Requirements:
Will you return, word for word, only the lines from the top of the data below down to and including the one with "const RIB_HEIGHT = 1.1;"?

Data excerpt:
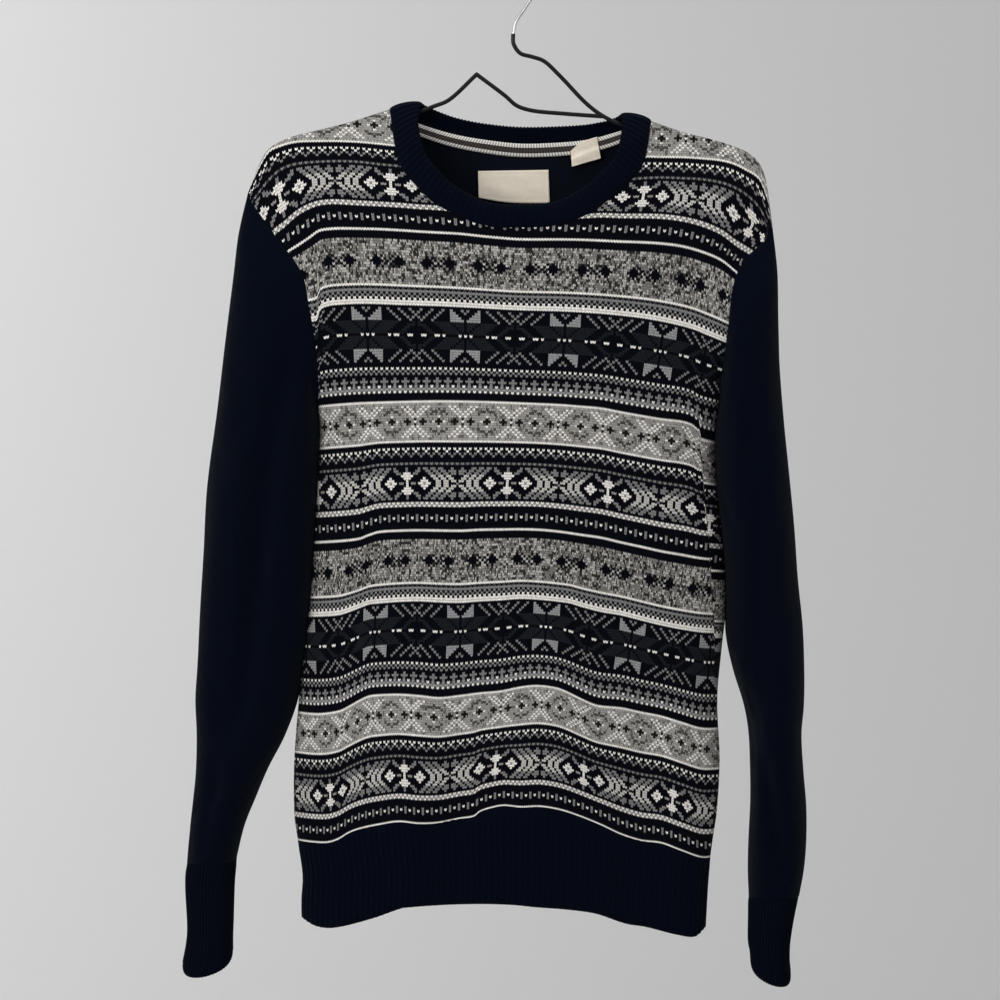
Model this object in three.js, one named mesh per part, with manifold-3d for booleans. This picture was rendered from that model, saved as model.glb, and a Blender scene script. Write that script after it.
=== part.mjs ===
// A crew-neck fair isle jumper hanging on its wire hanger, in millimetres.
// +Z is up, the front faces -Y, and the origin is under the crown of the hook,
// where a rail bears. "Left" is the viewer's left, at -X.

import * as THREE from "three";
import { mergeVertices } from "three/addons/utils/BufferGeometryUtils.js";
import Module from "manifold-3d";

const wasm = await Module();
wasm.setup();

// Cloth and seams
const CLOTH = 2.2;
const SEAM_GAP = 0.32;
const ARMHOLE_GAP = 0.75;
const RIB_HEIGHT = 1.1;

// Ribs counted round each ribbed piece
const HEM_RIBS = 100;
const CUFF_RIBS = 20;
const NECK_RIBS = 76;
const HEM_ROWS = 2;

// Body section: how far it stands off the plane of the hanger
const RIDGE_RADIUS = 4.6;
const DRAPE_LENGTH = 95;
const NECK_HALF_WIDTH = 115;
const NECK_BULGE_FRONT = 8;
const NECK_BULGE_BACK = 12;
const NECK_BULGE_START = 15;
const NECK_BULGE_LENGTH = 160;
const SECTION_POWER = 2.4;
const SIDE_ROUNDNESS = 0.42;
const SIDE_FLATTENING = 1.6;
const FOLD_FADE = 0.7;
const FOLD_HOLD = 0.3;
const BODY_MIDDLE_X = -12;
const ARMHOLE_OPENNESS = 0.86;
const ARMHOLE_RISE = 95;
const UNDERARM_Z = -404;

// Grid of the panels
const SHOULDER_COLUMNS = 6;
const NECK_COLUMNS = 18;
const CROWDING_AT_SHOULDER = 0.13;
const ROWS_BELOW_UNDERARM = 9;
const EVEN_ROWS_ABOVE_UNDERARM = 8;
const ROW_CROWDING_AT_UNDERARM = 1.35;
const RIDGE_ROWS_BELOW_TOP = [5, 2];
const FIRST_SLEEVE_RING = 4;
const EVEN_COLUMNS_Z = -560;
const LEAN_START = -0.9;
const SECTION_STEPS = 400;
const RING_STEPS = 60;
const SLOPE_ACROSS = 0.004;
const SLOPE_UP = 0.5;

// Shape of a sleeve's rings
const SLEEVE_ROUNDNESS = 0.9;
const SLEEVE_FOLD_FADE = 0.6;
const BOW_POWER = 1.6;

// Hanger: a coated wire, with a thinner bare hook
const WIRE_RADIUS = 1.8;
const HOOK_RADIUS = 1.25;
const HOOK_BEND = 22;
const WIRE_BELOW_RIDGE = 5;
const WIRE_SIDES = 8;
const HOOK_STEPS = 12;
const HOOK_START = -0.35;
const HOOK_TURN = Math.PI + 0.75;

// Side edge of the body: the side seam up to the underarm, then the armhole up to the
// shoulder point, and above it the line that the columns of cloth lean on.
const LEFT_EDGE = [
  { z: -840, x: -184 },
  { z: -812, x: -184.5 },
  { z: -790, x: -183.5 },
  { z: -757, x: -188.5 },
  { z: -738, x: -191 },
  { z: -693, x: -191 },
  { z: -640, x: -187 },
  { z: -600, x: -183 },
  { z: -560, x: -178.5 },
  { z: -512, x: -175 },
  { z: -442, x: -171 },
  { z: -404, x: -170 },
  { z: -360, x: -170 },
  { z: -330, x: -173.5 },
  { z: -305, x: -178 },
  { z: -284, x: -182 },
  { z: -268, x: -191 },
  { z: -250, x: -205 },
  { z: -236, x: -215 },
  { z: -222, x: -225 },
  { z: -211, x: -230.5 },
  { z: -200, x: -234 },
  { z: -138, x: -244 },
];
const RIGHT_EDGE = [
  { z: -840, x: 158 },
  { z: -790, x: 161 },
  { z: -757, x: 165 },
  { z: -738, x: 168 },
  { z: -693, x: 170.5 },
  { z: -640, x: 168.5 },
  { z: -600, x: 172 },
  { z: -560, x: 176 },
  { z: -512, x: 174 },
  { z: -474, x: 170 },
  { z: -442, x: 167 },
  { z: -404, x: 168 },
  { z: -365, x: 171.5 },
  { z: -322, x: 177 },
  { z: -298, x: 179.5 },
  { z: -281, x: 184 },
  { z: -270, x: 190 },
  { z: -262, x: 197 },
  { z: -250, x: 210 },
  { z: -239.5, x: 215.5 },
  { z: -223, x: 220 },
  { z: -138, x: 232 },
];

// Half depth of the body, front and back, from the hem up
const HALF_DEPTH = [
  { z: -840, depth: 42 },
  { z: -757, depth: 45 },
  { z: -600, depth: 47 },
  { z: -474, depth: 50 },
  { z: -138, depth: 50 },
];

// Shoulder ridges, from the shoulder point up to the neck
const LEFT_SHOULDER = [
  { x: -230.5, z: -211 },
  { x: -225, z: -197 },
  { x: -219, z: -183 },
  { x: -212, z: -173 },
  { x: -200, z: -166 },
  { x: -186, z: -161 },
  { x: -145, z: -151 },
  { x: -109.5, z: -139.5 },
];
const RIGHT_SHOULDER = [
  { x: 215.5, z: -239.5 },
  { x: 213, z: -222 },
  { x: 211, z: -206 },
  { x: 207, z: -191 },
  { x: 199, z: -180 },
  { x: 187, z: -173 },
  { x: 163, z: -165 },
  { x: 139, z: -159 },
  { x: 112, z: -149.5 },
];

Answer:
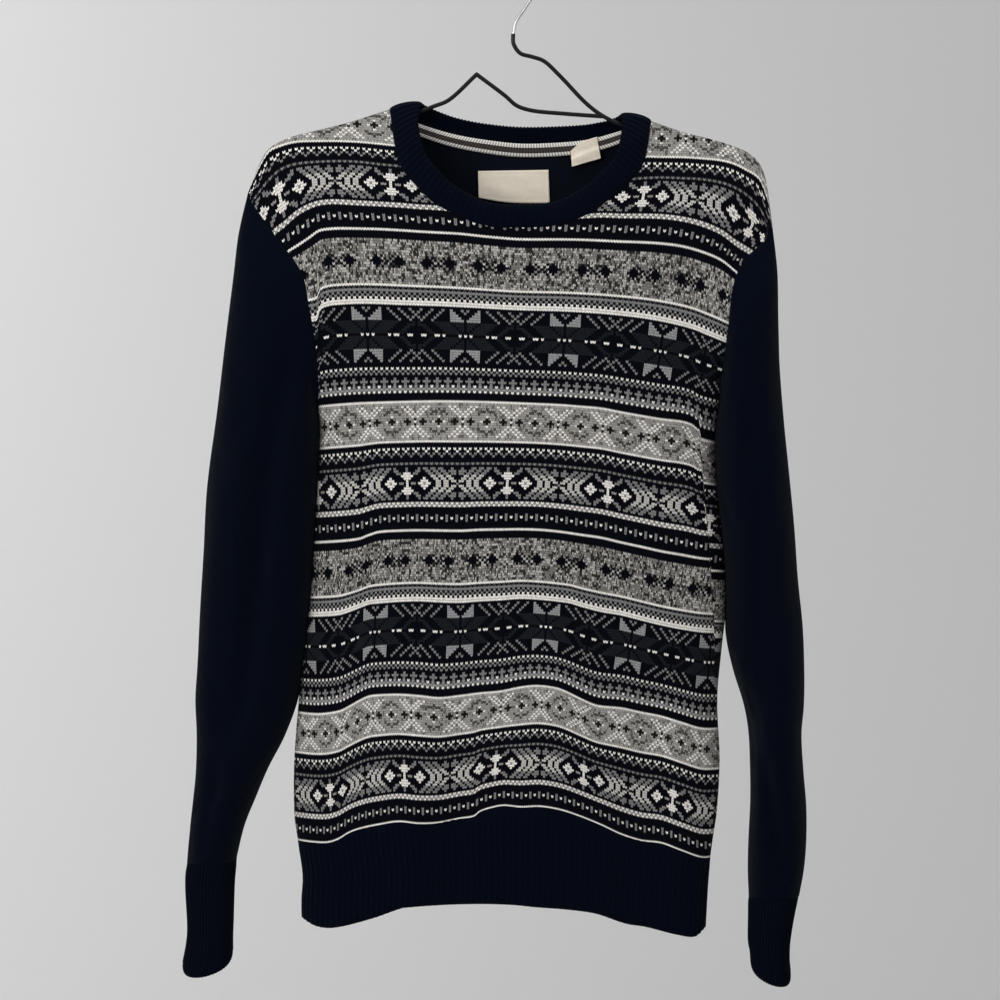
Model this object in three.js, one named mesh per part, with manifold-3d for booleans. This picture was rendered from that model, saved as model.glb, and a Blender scene script. Write that script after it.
=== part.mjs ===
// A crew-neck fair isle jumper hanging on its wire hanger, in millimetres.
// +Z is up, the front faces -Y, and the origin is under the crown of the hook,
// where a rail bears. "Left" is the viewer's left, at -X.

import * as THREE from "three";
import { mergeVertices } from "three/addons/utils/BufferGeometryUtils.js";
import Module from "manifold-3d";

const wasm = await Module();
wasm.setup();

// Cloth and seams
const CLOTH = 2.2;
const SEAM_GAP = 0.32;
const ARMHOLE_GAP = 0.75;
const RIB_HEIGHT = 1.1;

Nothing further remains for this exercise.